In 2025, through an independent juried selection process, four P.E.I. artists were commissioned to create original designs for traffic control cabinets at local intersections. The artworks have been reprinted on vinyl and are expected to last five years.
Learn more about the artworks below!
Erin Juli Arsenault, A Walk Downtown

Location: Kent Street/Great George Street
Artist: Erin Juli Arsenault
Title: A Walk Downtown, 2025
Medium (original): Gouache, colour pencil
Description: Downtown Charlottetown has been my home for the past twenty years. Despite constant change, new additions become familiar after several walk-bys and the places that stay the same are comforting markers along the way.
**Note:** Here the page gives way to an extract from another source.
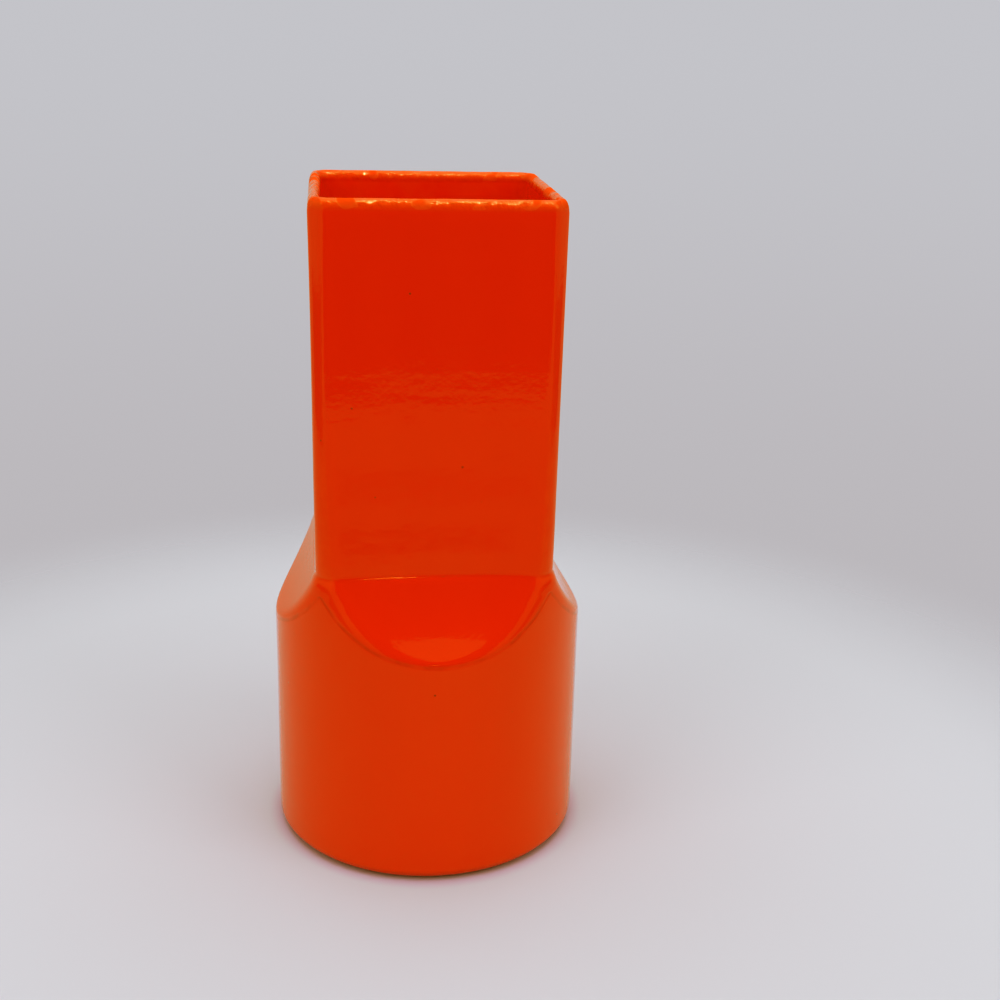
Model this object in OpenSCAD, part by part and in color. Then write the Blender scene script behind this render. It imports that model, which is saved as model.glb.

This artwork encompasses my appreciation of the old and the new in a city that is constantly evolving and where the feeling of home stays the same.
Chester Hewlett, A Path Through Time

Location: Euston Street/Weymouth Street
Artist: Chester Hewlett
Title: A Path Through Time, 2025
Medium (original): Digital illustration
Description: A Path Through Time captures the history of the Euston-Weymouth area through a vivid, dreamlike lens–where fishing boats glide across glassy, blue waters, serving as a tribute to the island’s deep maritime roots and shipbuilding past. Rolling green hills cradle clustered colourful homes, evoking the resilience and warmth of early settlers. The sky, alive with Northern Lights, feels like a memory suspended between past and present. The rhythmic rise and fall of the abstract waves, carrying stories of trade, tradition, and sport, come together in a reach towards a future of cultural consideration and inclusivity. Through bold silhouettes, radiant hues, and chromatic illustrations, I reinterpret history–not as documentation, but as something contemporary, fluid, alive, and deeply felt.
Nancy Cole, Busted Guts

Location: Kensington Road/Exhibition Drive
Artist: Nancy Cole
Title: Busted Guts, 2025
Medium (original): Hand-tinted braided nylon thread embroidery on canvas print
Description: Busted Guts is an ‘embroidery embellished’ photo of this common and vital piece of industrial equipment. A story about how each one busts its guts to keep pedestrians and motorists safe. As for my process, this is photo embellishment using French knot embroidery. The main focus is the much-abhorred but critically important excess threads that all embroidery artists spend time hiding. There would be no textile art without all those loose ends. And there would be no orderly movement of pedestrians and vehicles without the guts in this Kensington Road traffic control container.
Hilary J. MacDonald, Coalescence

Location: St. Peters Road Roundabout at Belvedere Avenue
Artist: Hilary J. MacDonald
Title: Coalescence, 2025
Medium (original): Acrylic on canvas
Description: The Belvedere Corner was once a main hub connecting farmland, trade routes from the shore, and the city centre. This piece is an abstract interpretation of the coalescence between these three important factors shaping Charlottetown into the city it is today. The soft elements and the warmer colours depict aspects of Mother Nature, relating to the Indigenous peoples who first inhabited this land. This is juxtaposed with the contrasting cooler colours and the subtle nod to current-day technology through the motherboard circuits, which can also be interpreted as the countless connections that our modern world has to the rich history of the land and its people before us.